Starting at the line with "translate([clasp_x, 0, 0])" and stopping at the line with "in imported if", repeat each line exactly. Include both and omit the rest.
-- Start of MATERIAL --
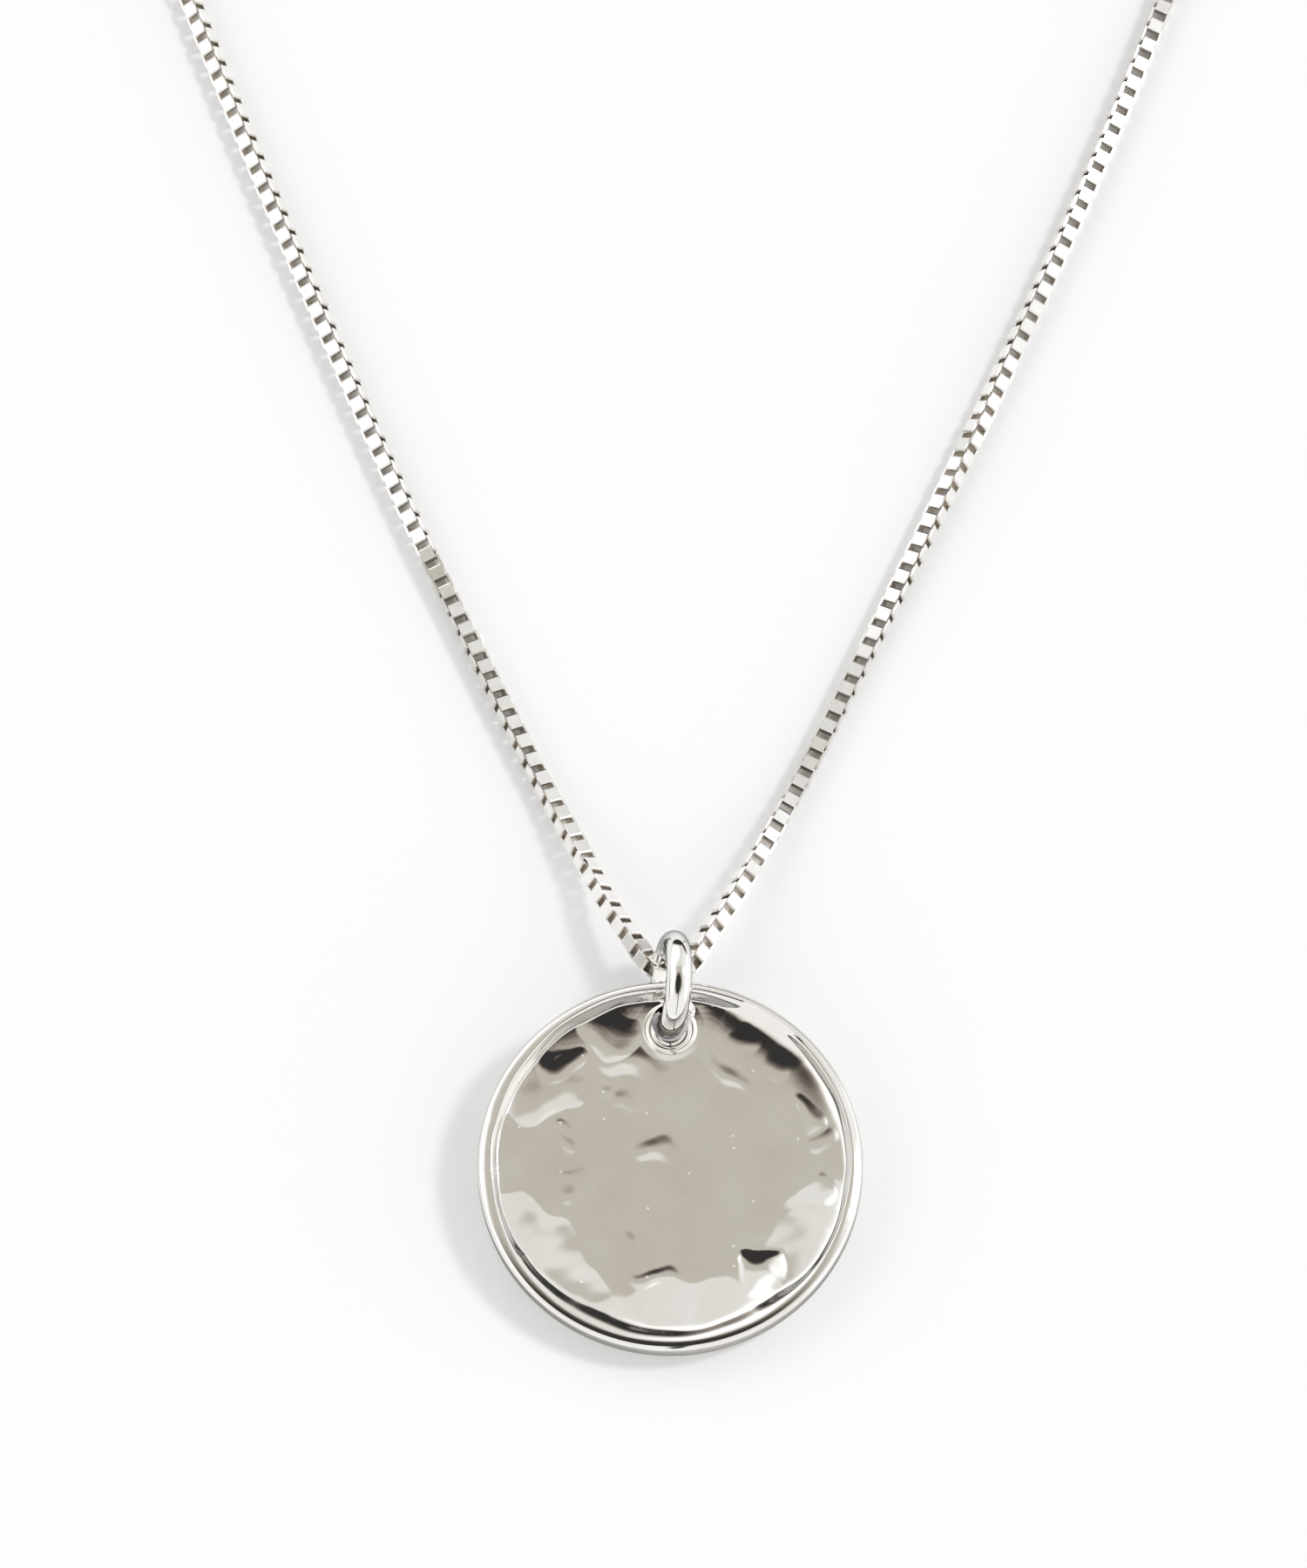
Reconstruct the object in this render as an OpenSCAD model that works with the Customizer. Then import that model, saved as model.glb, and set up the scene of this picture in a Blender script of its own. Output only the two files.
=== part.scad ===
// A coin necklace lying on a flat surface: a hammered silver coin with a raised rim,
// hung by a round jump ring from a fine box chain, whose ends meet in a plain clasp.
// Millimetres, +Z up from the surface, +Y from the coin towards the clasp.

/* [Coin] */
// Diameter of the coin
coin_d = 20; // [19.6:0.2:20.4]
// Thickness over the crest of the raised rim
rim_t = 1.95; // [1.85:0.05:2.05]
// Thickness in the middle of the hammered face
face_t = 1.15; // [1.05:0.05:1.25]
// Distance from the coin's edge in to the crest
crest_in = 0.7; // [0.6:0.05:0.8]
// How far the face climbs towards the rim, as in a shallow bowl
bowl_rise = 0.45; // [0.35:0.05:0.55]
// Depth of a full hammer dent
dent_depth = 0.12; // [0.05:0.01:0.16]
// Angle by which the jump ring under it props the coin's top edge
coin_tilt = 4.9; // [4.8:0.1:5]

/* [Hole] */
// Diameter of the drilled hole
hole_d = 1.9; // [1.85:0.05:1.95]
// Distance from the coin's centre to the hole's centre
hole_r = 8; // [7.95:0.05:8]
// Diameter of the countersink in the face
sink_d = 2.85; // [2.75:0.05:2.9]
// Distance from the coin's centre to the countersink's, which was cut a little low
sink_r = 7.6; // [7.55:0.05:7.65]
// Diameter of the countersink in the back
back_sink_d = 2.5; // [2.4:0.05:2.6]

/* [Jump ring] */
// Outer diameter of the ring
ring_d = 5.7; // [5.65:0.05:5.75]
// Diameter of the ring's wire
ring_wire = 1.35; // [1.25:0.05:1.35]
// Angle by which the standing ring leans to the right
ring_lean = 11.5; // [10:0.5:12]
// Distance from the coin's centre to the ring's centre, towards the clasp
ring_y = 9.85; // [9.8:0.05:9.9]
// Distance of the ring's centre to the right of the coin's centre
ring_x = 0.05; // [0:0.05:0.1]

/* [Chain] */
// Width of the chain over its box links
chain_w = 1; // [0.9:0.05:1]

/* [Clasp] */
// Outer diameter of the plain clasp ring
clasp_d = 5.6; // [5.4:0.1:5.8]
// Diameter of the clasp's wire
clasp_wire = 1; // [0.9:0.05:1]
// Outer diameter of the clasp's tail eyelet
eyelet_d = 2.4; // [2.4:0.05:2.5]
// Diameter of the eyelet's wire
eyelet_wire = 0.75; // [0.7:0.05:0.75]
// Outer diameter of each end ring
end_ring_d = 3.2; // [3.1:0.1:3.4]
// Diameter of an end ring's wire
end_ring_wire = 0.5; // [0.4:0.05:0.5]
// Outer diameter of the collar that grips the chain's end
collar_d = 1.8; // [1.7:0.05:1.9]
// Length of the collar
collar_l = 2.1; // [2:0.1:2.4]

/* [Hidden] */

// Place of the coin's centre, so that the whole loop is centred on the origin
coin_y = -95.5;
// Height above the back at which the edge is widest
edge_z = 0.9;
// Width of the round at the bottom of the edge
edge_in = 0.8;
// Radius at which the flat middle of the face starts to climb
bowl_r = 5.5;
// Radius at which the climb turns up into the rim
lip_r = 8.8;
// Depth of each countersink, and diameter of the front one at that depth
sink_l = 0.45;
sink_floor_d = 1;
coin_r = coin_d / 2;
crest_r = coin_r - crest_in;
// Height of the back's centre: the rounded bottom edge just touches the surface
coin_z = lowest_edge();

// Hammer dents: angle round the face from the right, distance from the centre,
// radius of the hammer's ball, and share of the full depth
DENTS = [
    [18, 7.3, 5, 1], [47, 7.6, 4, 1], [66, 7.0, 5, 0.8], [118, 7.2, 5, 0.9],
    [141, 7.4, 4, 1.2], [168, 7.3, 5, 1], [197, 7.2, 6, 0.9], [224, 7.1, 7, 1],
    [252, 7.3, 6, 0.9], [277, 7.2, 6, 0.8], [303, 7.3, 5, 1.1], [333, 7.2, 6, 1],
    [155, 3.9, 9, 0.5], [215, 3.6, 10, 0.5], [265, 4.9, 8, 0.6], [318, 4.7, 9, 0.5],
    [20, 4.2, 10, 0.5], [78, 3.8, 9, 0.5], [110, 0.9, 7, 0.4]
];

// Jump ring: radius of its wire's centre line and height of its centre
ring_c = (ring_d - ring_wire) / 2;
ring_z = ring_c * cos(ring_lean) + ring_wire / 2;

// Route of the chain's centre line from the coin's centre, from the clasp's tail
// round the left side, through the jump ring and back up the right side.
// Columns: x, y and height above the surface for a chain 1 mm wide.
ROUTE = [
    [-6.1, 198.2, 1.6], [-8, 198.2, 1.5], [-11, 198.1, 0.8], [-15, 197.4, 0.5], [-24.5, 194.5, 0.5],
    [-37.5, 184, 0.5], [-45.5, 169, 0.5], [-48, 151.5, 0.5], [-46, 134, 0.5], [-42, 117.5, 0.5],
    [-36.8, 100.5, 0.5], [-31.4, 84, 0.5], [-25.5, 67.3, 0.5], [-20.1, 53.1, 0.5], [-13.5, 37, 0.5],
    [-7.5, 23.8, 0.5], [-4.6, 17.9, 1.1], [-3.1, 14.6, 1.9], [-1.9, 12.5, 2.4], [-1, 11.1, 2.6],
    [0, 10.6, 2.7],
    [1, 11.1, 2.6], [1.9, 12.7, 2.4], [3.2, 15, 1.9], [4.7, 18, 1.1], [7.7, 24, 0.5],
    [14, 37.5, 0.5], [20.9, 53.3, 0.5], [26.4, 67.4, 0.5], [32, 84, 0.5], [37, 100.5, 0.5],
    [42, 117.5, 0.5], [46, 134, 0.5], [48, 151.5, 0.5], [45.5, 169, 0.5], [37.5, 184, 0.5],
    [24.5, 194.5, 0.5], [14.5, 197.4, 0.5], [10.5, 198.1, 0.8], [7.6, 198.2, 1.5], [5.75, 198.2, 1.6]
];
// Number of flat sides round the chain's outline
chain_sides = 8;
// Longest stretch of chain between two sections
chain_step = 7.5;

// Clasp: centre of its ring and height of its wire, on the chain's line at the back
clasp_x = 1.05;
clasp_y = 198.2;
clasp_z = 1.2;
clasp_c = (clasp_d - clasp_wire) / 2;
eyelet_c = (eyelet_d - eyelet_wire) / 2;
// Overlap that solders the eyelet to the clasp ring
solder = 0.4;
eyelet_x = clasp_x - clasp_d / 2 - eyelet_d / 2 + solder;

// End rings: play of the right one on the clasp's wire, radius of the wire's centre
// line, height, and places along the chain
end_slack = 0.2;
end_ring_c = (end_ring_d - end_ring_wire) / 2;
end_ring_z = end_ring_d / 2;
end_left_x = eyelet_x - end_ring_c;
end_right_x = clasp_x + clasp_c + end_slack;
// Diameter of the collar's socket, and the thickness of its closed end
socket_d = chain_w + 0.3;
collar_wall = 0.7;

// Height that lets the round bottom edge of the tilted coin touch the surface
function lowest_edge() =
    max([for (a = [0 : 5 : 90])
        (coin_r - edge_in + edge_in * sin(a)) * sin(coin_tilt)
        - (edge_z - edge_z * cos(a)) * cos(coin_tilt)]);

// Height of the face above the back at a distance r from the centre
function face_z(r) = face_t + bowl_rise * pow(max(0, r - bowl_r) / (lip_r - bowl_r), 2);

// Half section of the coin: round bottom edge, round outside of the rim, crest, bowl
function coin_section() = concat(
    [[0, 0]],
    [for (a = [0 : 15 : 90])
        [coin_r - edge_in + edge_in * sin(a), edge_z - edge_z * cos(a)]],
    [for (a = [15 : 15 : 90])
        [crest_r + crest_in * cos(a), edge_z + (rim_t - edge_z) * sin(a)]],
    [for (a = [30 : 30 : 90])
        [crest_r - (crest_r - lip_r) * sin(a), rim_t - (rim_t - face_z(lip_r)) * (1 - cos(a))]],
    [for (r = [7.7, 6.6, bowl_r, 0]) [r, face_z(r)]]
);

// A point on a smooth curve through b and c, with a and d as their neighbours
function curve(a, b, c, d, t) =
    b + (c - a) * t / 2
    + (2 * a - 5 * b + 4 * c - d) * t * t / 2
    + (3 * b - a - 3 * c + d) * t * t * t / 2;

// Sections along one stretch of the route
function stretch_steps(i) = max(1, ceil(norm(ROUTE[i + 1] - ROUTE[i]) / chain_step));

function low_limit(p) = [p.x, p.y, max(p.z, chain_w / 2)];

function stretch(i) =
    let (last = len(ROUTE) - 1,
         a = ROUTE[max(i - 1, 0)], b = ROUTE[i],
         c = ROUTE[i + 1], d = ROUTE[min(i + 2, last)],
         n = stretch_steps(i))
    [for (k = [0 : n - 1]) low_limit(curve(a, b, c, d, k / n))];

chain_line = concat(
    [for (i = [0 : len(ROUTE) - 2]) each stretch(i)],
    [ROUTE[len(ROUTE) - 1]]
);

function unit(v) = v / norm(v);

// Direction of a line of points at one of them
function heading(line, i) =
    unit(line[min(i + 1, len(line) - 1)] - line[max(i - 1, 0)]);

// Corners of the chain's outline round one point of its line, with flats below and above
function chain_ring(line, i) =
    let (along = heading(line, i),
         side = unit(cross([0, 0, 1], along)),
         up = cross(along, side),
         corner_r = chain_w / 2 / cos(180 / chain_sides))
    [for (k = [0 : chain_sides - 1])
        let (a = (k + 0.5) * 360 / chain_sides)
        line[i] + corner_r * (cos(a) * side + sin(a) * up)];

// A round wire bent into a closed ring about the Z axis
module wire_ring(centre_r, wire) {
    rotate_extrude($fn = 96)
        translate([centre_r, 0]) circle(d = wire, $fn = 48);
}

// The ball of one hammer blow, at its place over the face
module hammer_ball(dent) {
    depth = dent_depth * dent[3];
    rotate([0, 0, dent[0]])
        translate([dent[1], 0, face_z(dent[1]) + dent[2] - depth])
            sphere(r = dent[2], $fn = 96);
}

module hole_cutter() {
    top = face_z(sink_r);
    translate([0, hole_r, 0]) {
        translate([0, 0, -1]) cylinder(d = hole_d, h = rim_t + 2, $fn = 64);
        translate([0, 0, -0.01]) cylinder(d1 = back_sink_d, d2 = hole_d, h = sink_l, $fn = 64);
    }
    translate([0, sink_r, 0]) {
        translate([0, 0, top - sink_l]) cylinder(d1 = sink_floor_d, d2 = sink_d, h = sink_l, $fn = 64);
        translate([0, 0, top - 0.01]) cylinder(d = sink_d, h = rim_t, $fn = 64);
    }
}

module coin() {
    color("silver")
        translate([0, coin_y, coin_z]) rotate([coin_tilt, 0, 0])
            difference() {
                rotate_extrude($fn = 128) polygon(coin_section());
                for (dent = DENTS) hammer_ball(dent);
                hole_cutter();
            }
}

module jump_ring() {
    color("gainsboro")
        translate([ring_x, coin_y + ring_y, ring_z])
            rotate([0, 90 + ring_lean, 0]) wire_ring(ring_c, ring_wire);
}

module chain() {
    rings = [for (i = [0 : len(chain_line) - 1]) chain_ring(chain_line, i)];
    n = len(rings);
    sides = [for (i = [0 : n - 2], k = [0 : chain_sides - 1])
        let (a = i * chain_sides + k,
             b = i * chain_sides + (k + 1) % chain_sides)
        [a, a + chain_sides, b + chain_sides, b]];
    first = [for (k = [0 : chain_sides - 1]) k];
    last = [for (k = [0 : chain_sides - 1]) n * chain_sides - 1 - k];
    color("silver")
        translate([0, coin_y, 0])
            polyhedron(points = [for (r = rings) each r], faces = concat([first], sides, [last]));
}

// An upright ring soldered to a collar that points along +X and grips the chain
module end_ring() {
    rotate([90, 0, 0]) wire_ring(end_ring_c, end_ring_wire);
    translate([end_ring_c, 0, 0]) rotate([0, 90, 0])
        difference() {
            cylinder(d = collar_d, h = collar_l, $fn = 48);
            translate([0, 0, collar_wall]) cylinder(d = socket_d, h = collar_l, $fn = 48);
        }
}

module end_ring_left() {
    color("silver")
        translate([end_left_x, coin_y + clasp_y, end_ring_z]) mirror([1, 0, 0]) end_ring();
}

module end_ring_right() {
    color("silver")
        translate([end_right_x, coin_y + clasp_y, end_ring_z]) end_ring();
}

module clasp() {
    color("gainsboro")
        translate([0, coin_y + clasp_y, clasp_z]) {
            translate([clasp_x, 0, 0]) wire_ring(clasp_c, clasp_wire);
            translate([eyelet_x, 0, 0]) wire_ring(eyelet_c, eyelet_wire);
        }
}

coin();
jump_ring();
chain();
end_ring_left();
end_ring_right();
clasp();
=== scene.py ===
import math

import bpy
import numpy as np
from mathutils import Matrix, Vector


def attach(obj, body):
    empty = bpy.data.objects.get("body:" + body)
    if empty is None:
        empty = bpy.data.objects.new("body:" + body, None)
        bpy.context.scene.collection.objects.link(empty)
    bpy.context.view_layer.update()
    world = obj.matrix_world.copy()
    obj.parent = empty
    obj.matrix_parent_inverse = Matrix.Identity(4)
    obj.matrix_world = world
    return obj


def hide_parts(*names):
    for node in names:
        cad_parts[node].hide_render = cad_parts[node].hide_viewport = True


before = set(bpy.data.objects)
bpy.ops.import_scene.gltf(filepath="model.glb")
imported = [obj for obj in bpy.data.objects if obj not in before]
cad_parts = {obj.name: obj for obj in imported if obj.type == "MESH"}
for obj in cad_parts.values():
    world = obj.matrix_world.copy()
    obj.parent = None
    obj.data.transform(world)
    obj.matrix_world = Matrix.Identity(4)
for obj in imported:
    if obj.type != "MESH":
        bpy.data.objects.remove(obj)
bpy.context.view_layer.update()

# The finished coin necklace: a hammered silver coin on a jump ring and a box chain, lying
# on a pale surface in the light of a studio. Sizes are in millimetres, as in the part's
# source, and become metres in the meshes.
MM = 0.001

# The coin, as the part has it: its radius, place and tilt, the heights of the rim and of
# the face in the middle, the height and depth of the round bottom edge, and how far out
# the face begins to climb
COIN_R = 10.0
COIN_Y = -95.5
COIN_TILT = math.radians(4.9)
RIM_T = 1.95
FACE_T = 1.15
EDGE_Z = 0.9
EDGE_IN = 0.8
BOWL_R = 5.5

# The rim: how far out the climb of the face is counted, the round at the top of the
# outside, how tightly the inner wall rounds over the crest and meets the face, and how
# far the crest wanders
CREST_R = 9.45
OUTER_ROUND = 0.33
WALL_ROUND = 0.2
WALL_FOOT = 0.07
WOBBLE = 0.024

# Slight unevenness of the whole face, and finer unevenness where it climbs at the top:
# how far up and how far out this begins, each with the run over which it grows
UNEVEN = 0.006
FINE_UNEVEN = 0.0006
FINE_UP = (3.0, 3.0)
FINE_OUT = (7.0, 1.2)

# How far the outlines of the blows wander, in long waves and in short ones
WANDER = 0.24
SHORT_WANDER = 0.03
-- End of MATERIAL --
EXPECTED ANSWER:
            translate([clasp_x, 0, 0]) wire_ring(clasp_c, clasp_wire);
            translate([eyelet_x, 0, 0]) wire_ring(eyelet_c, eyelet_wire);
        }
}

coin();
jump_ring();
chain();
end_ring_left();
end_ring_right();
clasp();
=== scene.py ===
import math

import bpy
import numpy as np
from mathutils import Matrix, Vector


def attach(obj, body):
    empty = bpy.data.objects.get("body:" + body)
    if empty is None:
        empty = bpy.data.objects.new("body:" + body, None)
        bpy.context.scene.collection.objects.link(empty)
    bpy.context.view_layer.update()
    world = obj.matrix_world.copy()
    obj.parent = empty
    obj.matrix_parent_inverse = Matrix.Identity(4)
    obj.matrix_world = world
    return obj


def hide_parts(*names):
    for node in names:
        cad_parts[node].hide_render = cad_parts[node].hide_viewport = True


before = set(bpy.data.objects)
bpy.ops.import_scene.gltf(filepath="model.glb")
imported = [obj for obj in bpy.data.objects if obj not in before]
cad_parts = {obj.name: obj for obj in imported if obj.type == "MESH"}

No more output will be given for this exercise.